Virginia Woolf la considérait comme l’une des plus grandes écrivaines britanniques. Walter Scott, George Eliot, Doris Lessing, Henry James, Vladimir Nabokov, Winston Churchill et P.D. James ont salué celle qui a su disséquer les grands et petits ridicules de ses contemporains.

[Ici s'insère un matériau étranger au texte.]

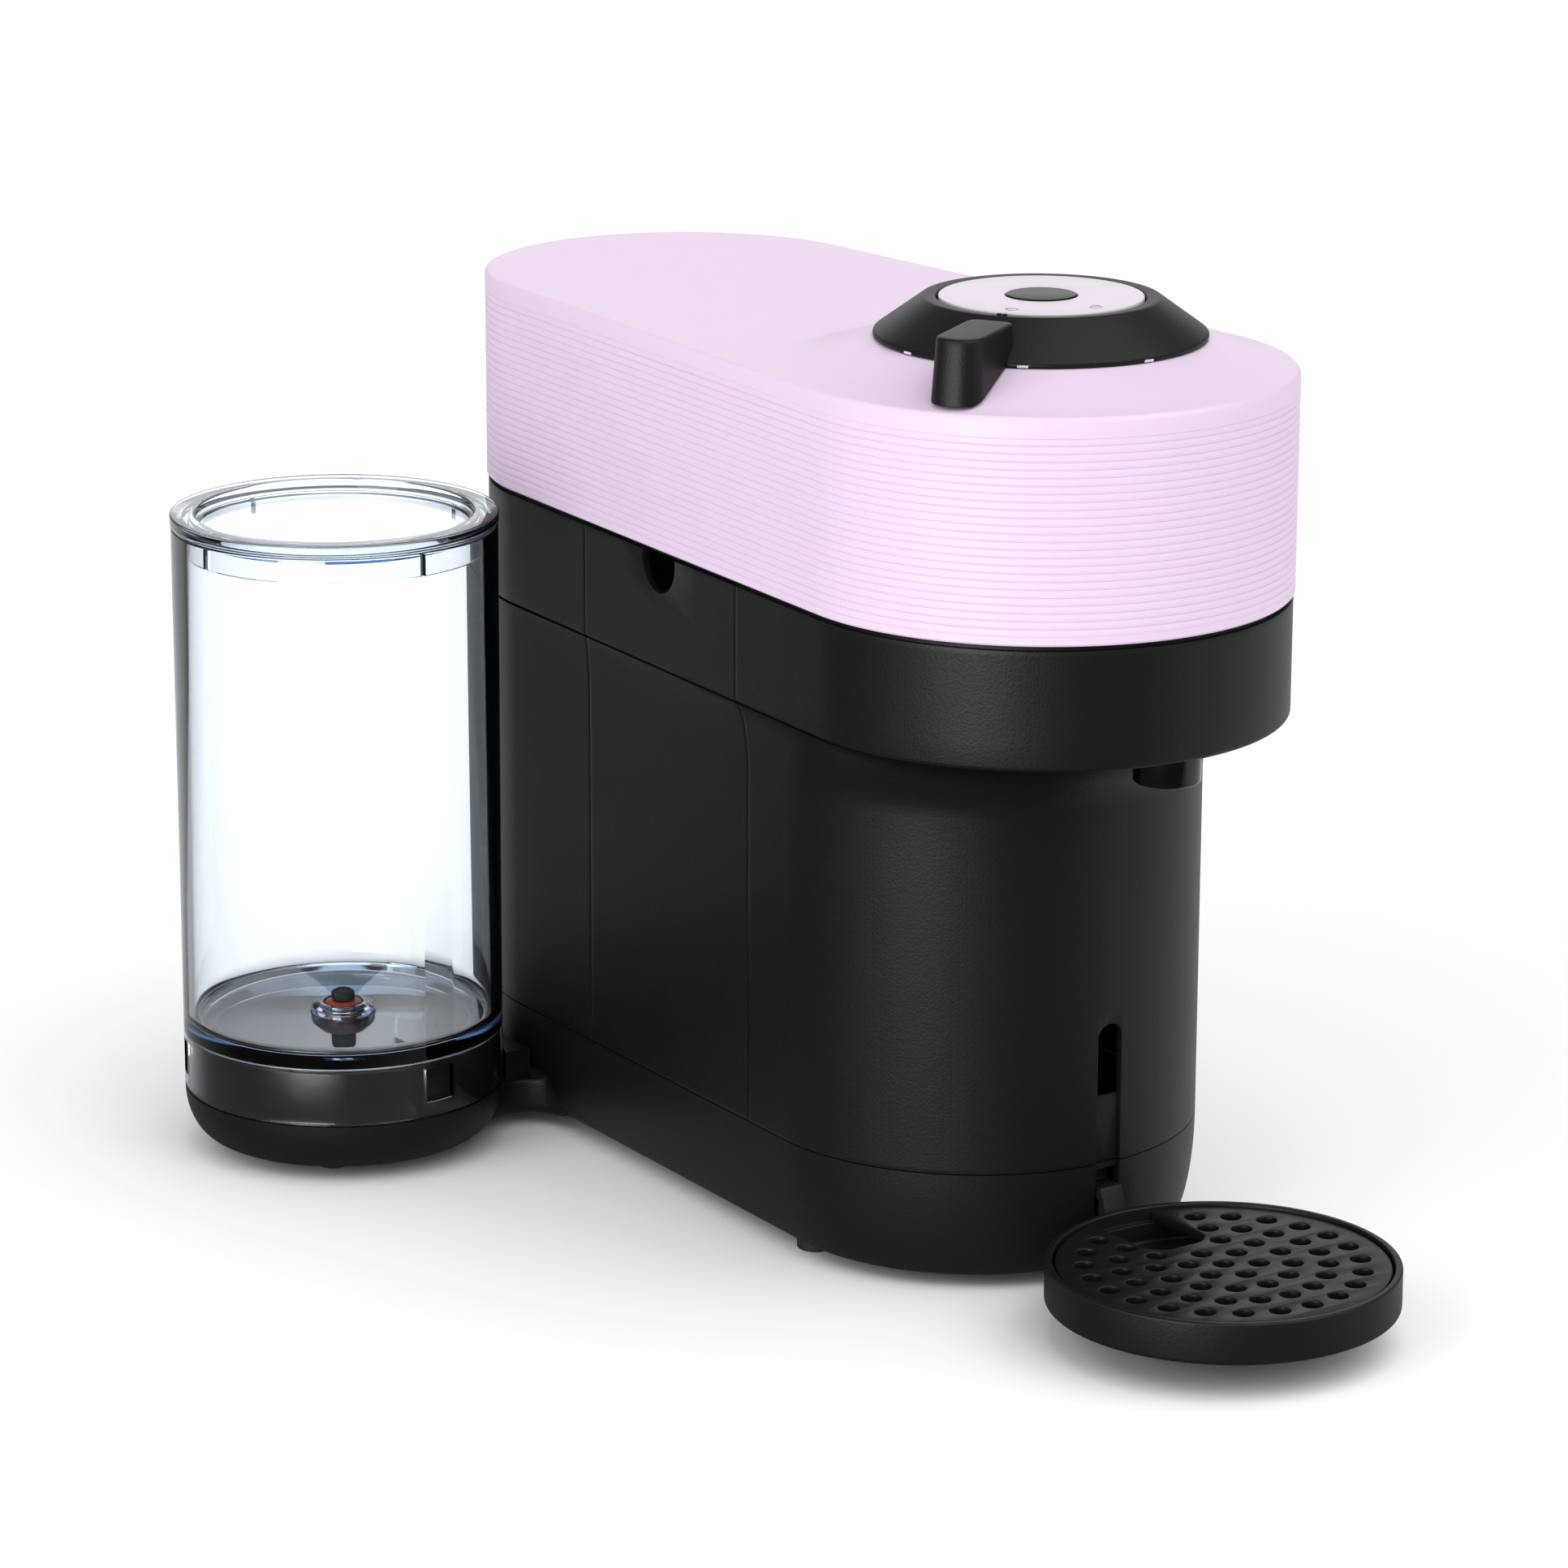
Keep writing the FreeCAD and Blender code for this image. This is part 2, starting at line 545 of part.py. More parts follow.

Deux siècles après sa mort, l’engouement est toujours là. Le succès des adaptations de ses romans par la BBC et au cinéma confirme la cote hollywoodienne de la demoiselle du Hampshire. En 2017, elle sera la deuxième femme (outre la reine d’Angleterre) à figurer sur les billets de banque britanniques.

 

Comment expliquer l’incroyable postérité de cette auteure ? Dans ses romans, il est surtout question de jeunes filles rêvant de marcher jusqu’à l’autel. Qu’est-ce qui fait que ce canevas austénien fonctionne encore aujourd’hui ? Jane Austen est-elle la parenthèse romantique que s’autorisent les lectrices cultivées ? Car oui, ses livres parlent d’amour mais son regard sur son époque et sur la famille est féroce. La plus célèbre vieille fille de la littérature anglaise a offert aux lettres de son pays quelques un des meilleurs romans sur le mariage et la condition des femmes de son époque. Déclinant tous les aspects de l’union maritale pour mieux les discuter, elle a su faire fi des convenances sans jamais les outrepasser. L’inépuisable charme de ses romans réside dans son audacieuse liberté de propos.